I don’t really give the idea of living in another country long-term the thought it probably deserves. Too comfortable in the wealth and diversity in Oakland and Cambridge, I’ve never seriously considered the pros of living in, for instance, China at some point in my life. Being in Nanjing, short though the time may have been, I can’t help but think may be a valuable (and cheap) experience at some point in my twenties to stay abroad for a while. True, it may be frustrating not being able to communicate on the same level as I would in America, but this truly is a fascinating country with a lot to offer, if you dig deep enough. Little expat hangouts like Ellen’s could provide the Western respite I’d inevitably crave, and I’d have the chance to indulge my laughably irresponsible hotel-as-home fantasy.

I think I’m most afraid of not having regular access to friends. But to be completely honest, there’s no reason for me to think I’d have such a luxury at any stage in my post-educational life. It’s truly a frightening prospect, being thrust into the real world with few familiar faces to fall back on- could be another reason to stay a career student. I guess I really fool myself into thinking that America is the only option for me- not that that’d necessarily be a bad thing, the U.S. is great. The problem is that I feel like this internship is supposed to open me up to such possibilities, and I’m only doing myself a disservice by being myopic about not just the answers but the questions themselves. Hard to ask the right questions when you only care about leading off every response with “America.”

Sunday, July 10, 2011

Bumps Along the Road

It's hard to come back from a thousand word loss. The village idiot within me convinced my better self that it would be advisable to leave all of my thoughts on an untitled Word document. Needless to say, I have no idea what became of it, but those words are now safely in verb and noun heaven. Should I try my best to recreate that which is lost? I'm leaning toward saying that such a thing would reek of disingenuous pretension. Again, forward and onward. 

Here in Nanjing now, and the sky is pouring buckets. It's freezing in this office and the stalls in the TP-less bathrooms don't close. This all aside, I can get used to this place. Roughly a third of the size of Shanghai, and five times less crowded. A swanky room on the 26th floor, Mexican food, and purportedly lower cost of living- I can get used to this place. 

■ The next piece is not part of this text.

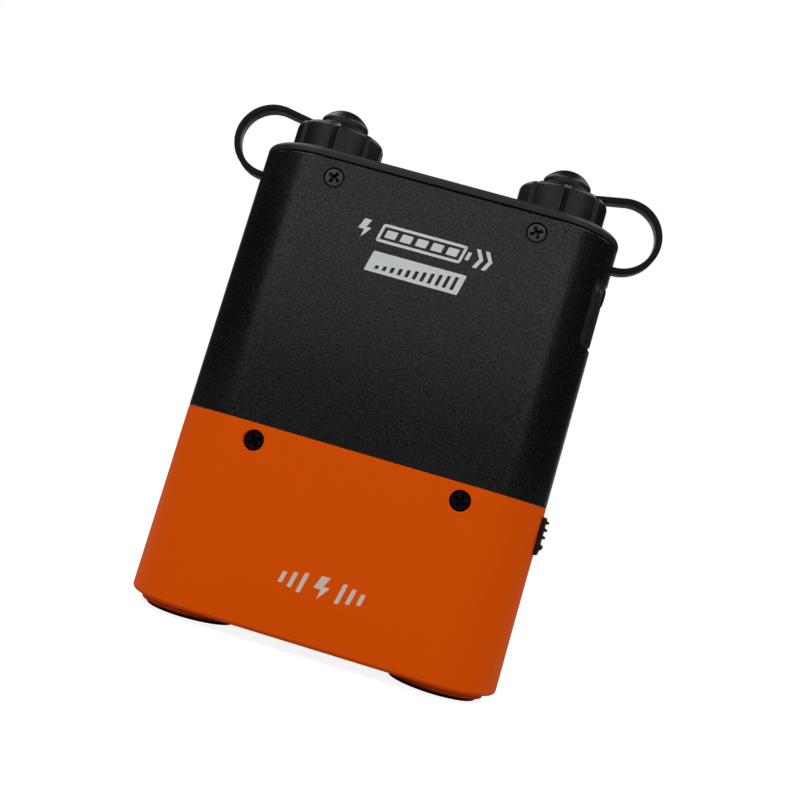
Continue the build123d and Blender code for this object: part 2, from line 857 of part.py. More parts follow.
def port_cover():
    outer = side_radius - cover_proud
    shell = side_sector(outer - cover_shell, outer, cover_half_width, cover_low, cover_high)
    shell -= block(side_centre, side_x + 1, hinge_y, cover_half_width + 1, cover_low, cover_high)
    knuckle = post(hinge_x, hinge_y, cover_low, cover_high, knuckle_diameter)
    cover = shell + knuckle
    return cover - post(hinge_x, hinge_y, cover_low, cover_high, hinge_pin_diameter + 2 * pin_gap)


def port_cover_pin():
    return post(hinge_x, hinge_y, cover_low - hinge_pin_overhang, cover_high + hinge_pin_overhang,
                hinge_pin_diameter)


# ---- Output sockets, caps and tethers, made on the right ----
def socket_body():
    flange_low = cover_bottom - socket_flange_thickness
    barrel_low = flange_low - socket_barrel_length
    body = post(socket_x, 0, flange_low, cover_bottom, socket_flange_diameter)
    body += post(socket_x, 0, cover_bottom, socket_mouth, socket_neck_diameter)
    body += post(socket_x, 0, barrel_low, flange_low, socket_barrel_diameter)
    return body - post(socket_x, 0, barrel_low, socket_mouth, socket_bore)


def socket_pin_places():
    places = []
    for index in range(pin_count):
        angle = math.radians(90 + 360 * index / pin_count)
        places.append((socket_x + pin_circle_radius * math.cos(angle), pin_circle_radius * math.sin(angle)))
    return places


def socket_insert():
    low = socket_floor - socket_insert_length
    insert = post(socket_x, 0, low, socket_floor, socket_bore - 2 * touch_gap)
    for x, y in socket_pin_places():
        insert -= post(x, y, low, socket_floor, pin_diameter + 2 * touch_gap)
    return insert


def socket_pins():
    low = socket_floor - socket_insert_length - 2.0
    return group([post(x, y, low, socket_floor + pin_height, pin_diameter) for x, y in socket_pin_places()])


def cap():
    shell = post(socket_x, 0, cap_bottom, cap_top, cap_diameter)
    shell = fillet(edges_at(shell, cap_top), cap_top_round)
    shell -= post(socket_x, 0, cap_bottom, cap_inner_top, socket_neck_diameter + 2 * slide_gap)
    for index in range(cap_lobes):
        angle = math.radians(360 * index / cap_lobes)
        radius = cap_diameter / 2 + 0.1
        shell -= post(socket_x + radius * math.cos(angle), radius * math.sin(angle), cap_bottom, cap_top,
                      2 * cap_groove_radius)
    return shell


def cap_hub():
    """The button on the cap that the tether's ring turns under."""
    stem = post(socket_x, 0, cap_top, head_bottom, hub_diameter)
    head = post(socket_x, 0, head_bottom, overall_height, hub_head_diameter)
    head = fillet(edges_at(head, overall_height), hub_head_height - 0.6)
    return stem + head


def cap_seal():
    return post(socket_x, 0, seal_bottom, cap_inner_top, socket_neck_diameter)


def tether_ring():
    ring = post(socket_x, 0, ring_bottom, ring_top, tether_ring_diameter)
    return ring - post(socket_x, 0, ring_bottom, ring_top, hub_diameter + 2 * slide_gap)


def tether_band():
    """A flat band: up from the ring, round in a loop, and in through the side to its anchor."""
    ring_x = socket_x + tether_ring_diameter / 2
    start_x = ring_x + 0.02
    start_z = ring_bottom + tether_ring_height / 2 + 0.1
    rise_x = tether_loop_x - start_x
    rise_z = tether_loop_z - start_z
    distance = math.hypot(rise_x, rise_z)
    lean = math.atan2(rise_z, rise_x) + math.asin(tether_loop_radius / distance)
    length = math.sqrt(distance ** 2 - tether_loop_radius ** 2)
    end = (start_x + length * math.cos(lean), start_z + length * math.sin(lean))
    far = (tether_loop_x + tether_loop_radius, tether_loop_z)
    low = (tether_loop_x, tether_slot_z)
    skirt_radius = inner_radius - fit_gap - cover_skirt
    anchor_face = side_centre + math.sqrt(skirt_radius ** 2 - (tether_anchor_width / 2) ** 2) - touch_gap
    anchor_x = anchor_face - tether_anchor_depth
    path = Polyline((start_x, start_z), end)
    path += ThreePointArc(end, rounded_point(end, far), far)
    path += ThreePointArc(far, rounded_point(far, low), low)
    path += Line(low, (anchor_x, tether_slot_z))
    half = tether_thickness / 2
    outline = trace(path, tether_thickness)
    band = extrude(Plane.XZ * outline, tether_width / 2, both=True)
    loop_top = tether_loop_z + tether_loop_radius + tether_thickness
    band &= block(start_x, side_x + 30, -tether_width, tether_width, tether_slot_z - half - 1, loop_top)
    band += block(start_x, start_x + 1, -tether_width / 2, tether_width / 2, ring_bottom, ring_top)
    anchor_y = tether_anchor_width / 2
    band += block(anchor_x, anchor_x + tether_anchor_depth, -anchor_y, anchor_y,
                  tether_slot_z - tether_anchor_height / 2, tether_slot_z + tether_anchor_height / 2)
    return band


def rounded_point(a, b):
    """The point of the tether's loop halfway between two of its points."""
    angle_a = math.atan2(a[1] - tether_loop_z, a[0] - tether_loop_x)
    angle_b = math.atan2(b[1] - tether_loop_z, b[0] - tether_loop_x)
    middle = (angle_a + angle_b) / 2
    return (tether_loop_x + tether_loop_radius * math.cos(middle),
            tether_loop_z + tether_loop_radius * math.sin(middle))


# ---- Places that the functions above share ----
upper_screw_z = sleeve_top - upper_screw_drop
battery_screw_z = seam_z - battery_screw_drop
contact_low = dock_bottom - blade_reach - slide_gap - contact_leaf - 0.4
latch_top = seam_z - latch_top_drop
hook_outer_x = side_x - latch_hook_inset
hook_inner_x = hook_outer_x - latch_hook_thickness
stem_high = latch_top - 1.6
stem_low = stem_high - latch_stem_height
spring_bottom = latch_top - latch_height - spring_length
capacitor_z = dock_bottom + dock_plug_height + capacitor_diameter / 2 + 0.4
sink_width = 2 * core_offset + core_size[0]
sink_bottom = capacitor_z + capacitor_diameter / 2 + transistor_size[1] + 0.8
core_bottom = sink_bottom + sink_height + 1.0

nodes = {
    "battery_case": battery_case(),
    "foot_pads": foot_pads(),
    "battery_lid": battery_lid(),
    "battery_screws": battery_screws(),
    "cell_front": cell(0),
    "cell_middle": cell(1),
    "cell_rear": cell(2),
    "cell_foam": cell_foam(),
    "cell_tabs": cell_tabs(),
    "protection_board": protection_board(),
    "protection_parts": protection_parts(),
    "battery_socket_block": battery_socket_block(),
    "battery_contacts": battery_contacts(),
    "charge_jack": charge_jack(),
    "charge_jack_pin": charge_jack_pin(),
    "latch_slider": latch_slider(),
    "latch_spring": latch_spring(),
    "upper_sleeve": upper_sleeve(),
    "top_gasket": top_gasket(),
    "top_cover": top_cover(),
    "upper_screws": upper_screws(),
    "dock_plate": dock_plate(),
    "dock_plug": dock_plug(),
    "dock_blades": group(blades()),
    "main_board": main_board(),
    "board_screws": board_screws(),
    "capacitors": capacitors(),
    "power_transistors": transistors(),
    "heat_sink": heat_sink(),
    "transformer_cores": transformer_cores(),
    "transformer_windings": transformer_windings(),
    "board_parts": board_parts(),
    "side_panel": side_panel(),
    "power_button": power_button(),
    "power_switch": power_switch(),
    "control_board": control_board(),
    "indicator_leds": indicator_leds(),
    "indicator_lenses": indicator_lenses(),
    "usb_shell": usb_shell(),
    "usb_tongue": usb_tongue(),
    "port_cover": port_cover(),
    "port_cover_pin": port_cover_pin(),
}

paired = {
    "socket": socket_body(),
    "socket_insert": socket_insert(),
    "socket_pins": socket_pins(),
    "cap": cap(),
    "cap_hub": cap_hub(),
    "cap_seal": cap_seal(),
    "tether_ring": tether_ring(),
    "tether_band": tether_band(),
}
for name, shape in paired.items():
    nodes["right_" + name] = shape
    nodes["left_" + name] = mirrored(shape)

for name, shape in nodes.items():
    export_step(shape, f"parts/{name}.step")
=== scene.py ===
import json
import math

import bmesh
import bpy
from mathutils import Matrix, Vector


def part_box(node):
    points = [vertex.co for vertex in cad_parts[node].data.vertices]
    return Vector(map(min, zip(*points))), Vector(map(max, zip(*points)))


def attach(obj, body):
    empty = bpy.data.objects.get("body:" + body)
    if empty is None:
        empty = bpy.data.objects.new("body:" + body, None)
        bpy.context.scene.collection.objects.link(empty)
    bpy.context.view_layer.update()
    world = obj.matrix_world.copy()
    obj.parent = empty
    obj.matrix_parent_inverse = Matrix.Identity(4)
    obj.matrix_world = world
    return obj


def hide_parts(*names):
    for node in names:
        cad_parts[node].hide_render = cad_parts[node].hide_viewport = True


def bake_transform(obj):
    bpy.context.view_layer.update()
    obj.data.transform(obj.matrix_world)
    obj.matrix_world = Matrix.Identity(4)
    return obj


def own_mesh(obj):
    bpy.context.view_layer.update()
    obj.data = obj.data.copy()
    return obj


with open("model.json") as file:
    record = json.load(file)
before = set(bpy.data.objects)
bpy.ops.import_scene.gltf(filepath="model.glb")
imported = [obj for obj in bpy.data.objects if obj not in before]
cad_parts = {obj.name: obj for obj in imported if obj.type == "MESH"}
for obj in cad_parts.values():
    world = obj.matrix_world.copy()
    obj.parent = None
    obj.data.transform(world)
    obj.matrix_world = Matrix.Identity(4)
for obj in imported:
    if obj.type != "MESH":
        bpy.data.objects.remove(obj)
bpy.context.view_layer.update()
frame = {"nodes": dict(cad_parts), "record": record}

bl_info = {
    "name": "Portable Flash Battery Pack",
    "version": (1, 0, 0),
    "blender": (4, 5, 0),
    "location": "3D Viewport > Sidebar > Battery Pack",
    "description": "Builds the visible pieces and finishes of a two-part portable flash battery pack",
    "category": "Object",
}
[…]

Watching the Karate Kid last night, I realized that I could comfortably spend the next two weeks vegetating after my post-work workout. Scary thing is, at this point such lethargy sounds more appealing than actually going out and "experiencing China." Right now, as I sit in this empty conference room on my "preparation break," I'm feeling uninspired. It could be that I'm listening to the Keane and Natasha Bedingfield versions of "Somewhere Only We Know" back-to-back, but just watching the rain sweep across Nanjing could be enough, at least for the moment. 

SUNING4LYFE?

What's stopping me from living in nice hotels for the rest of my life? I mean, no, I won't own the place, but what difference does that make really? With room service and all the amenities I'll ever really need (including a Japanese bar and club-wow), why wouldn't I trade real estate independence for the life of a straight baller? I'm sure this is how a professional athlete must feel. Besides, your neighbors would always change, so you can meet new people all the time. Everyone around me would change, but I'd stay the constant. Like a rock in a stream- just always there, getting in the way, and living large and in charge. 

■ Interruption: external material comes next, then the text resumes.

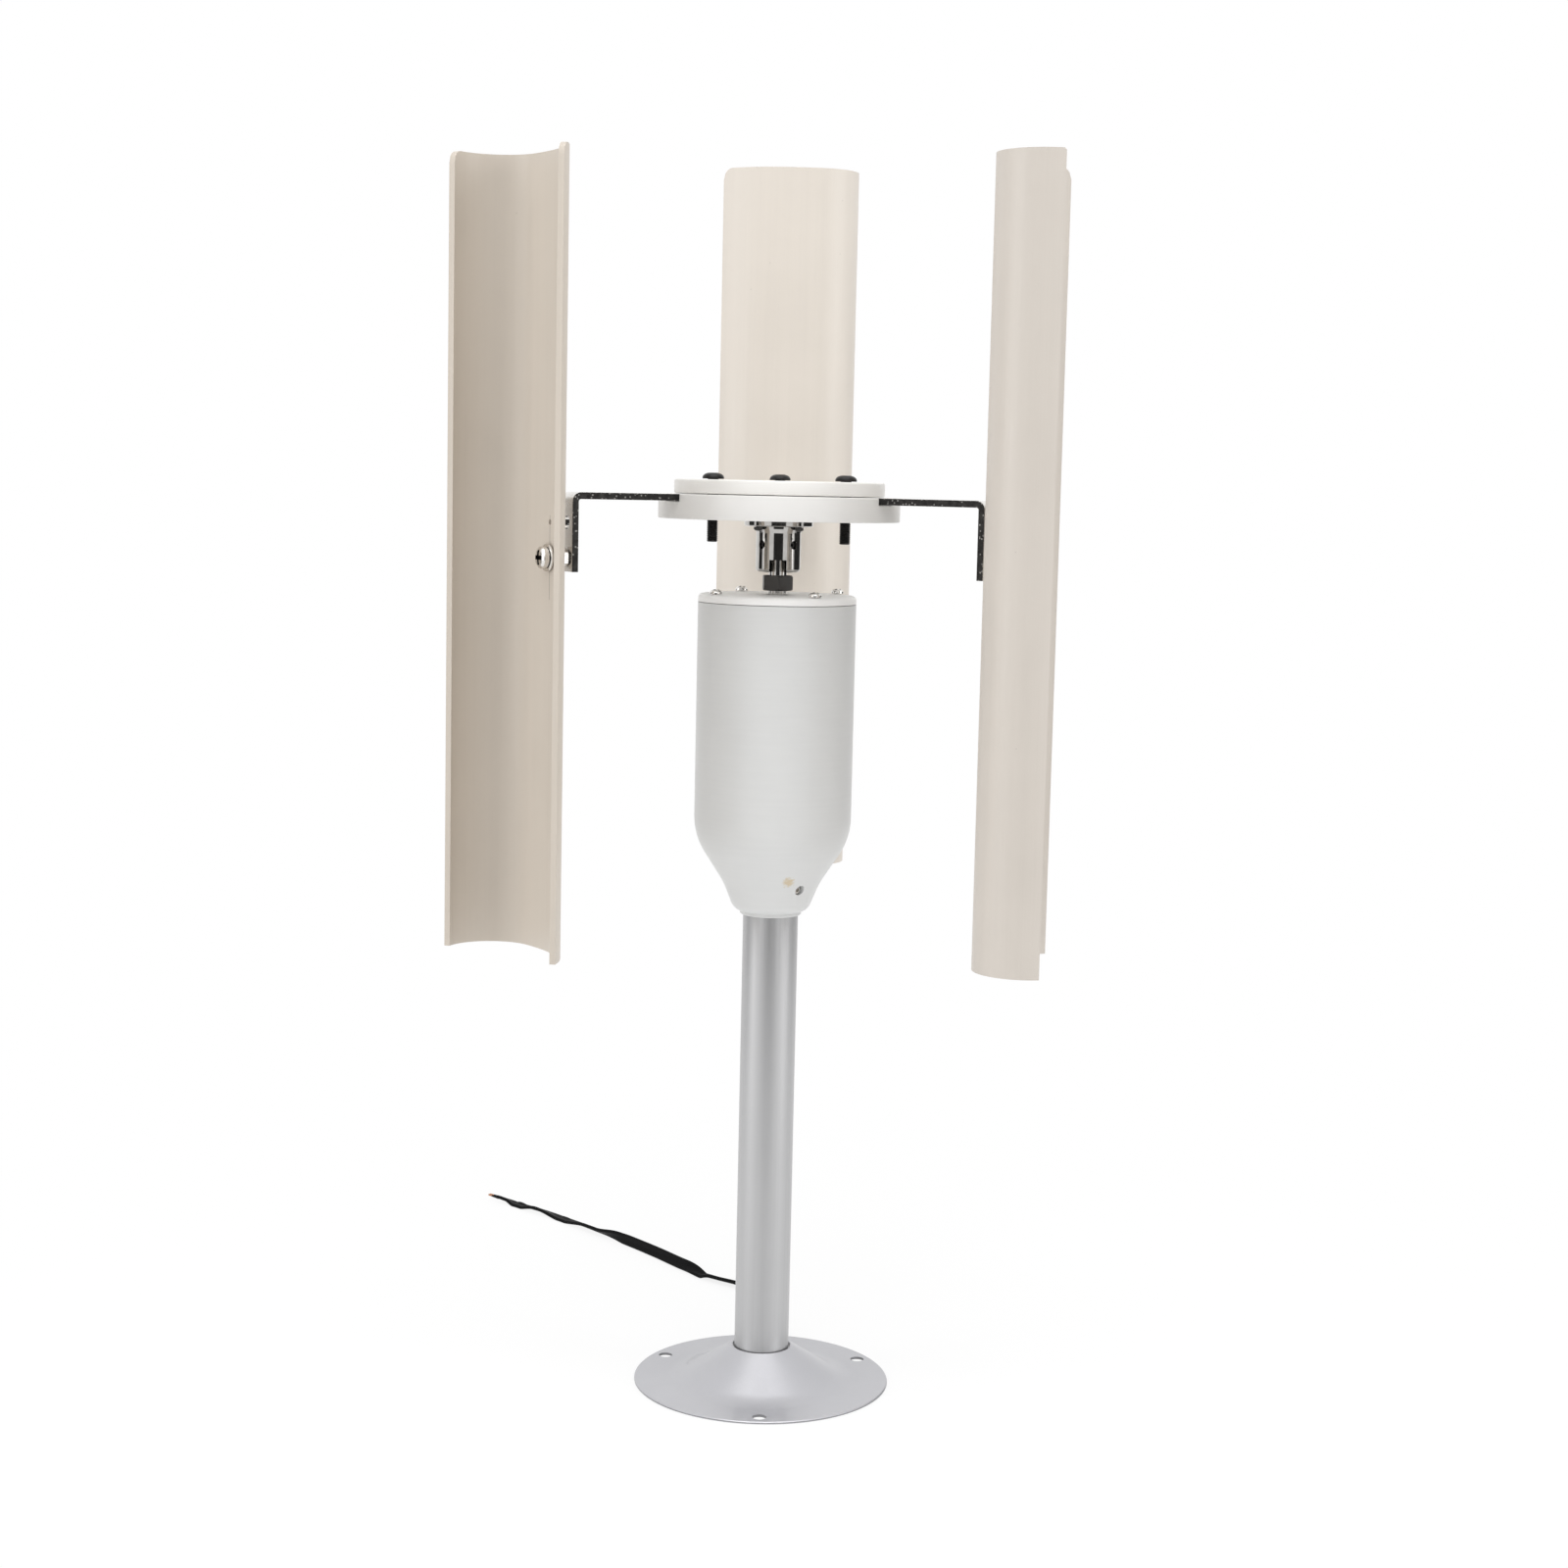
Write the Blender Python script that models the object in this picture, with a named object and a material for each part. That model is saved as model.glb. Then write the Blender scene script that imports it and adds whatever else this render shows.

But seriously, after this Suning hotel suite, I 'm seriously considering spending the better half of my twenties looming over major cities in ritzy hotel suites. It'd be the ultimate excuse to delay adulthood: "I can't settle down now, I'm living in a hotel for chrissakes!" Perfect. Everyone wins, except my potential child with said woman. But he wouldn't have been formed to begin with, so I guess the stakes don't really apply to him.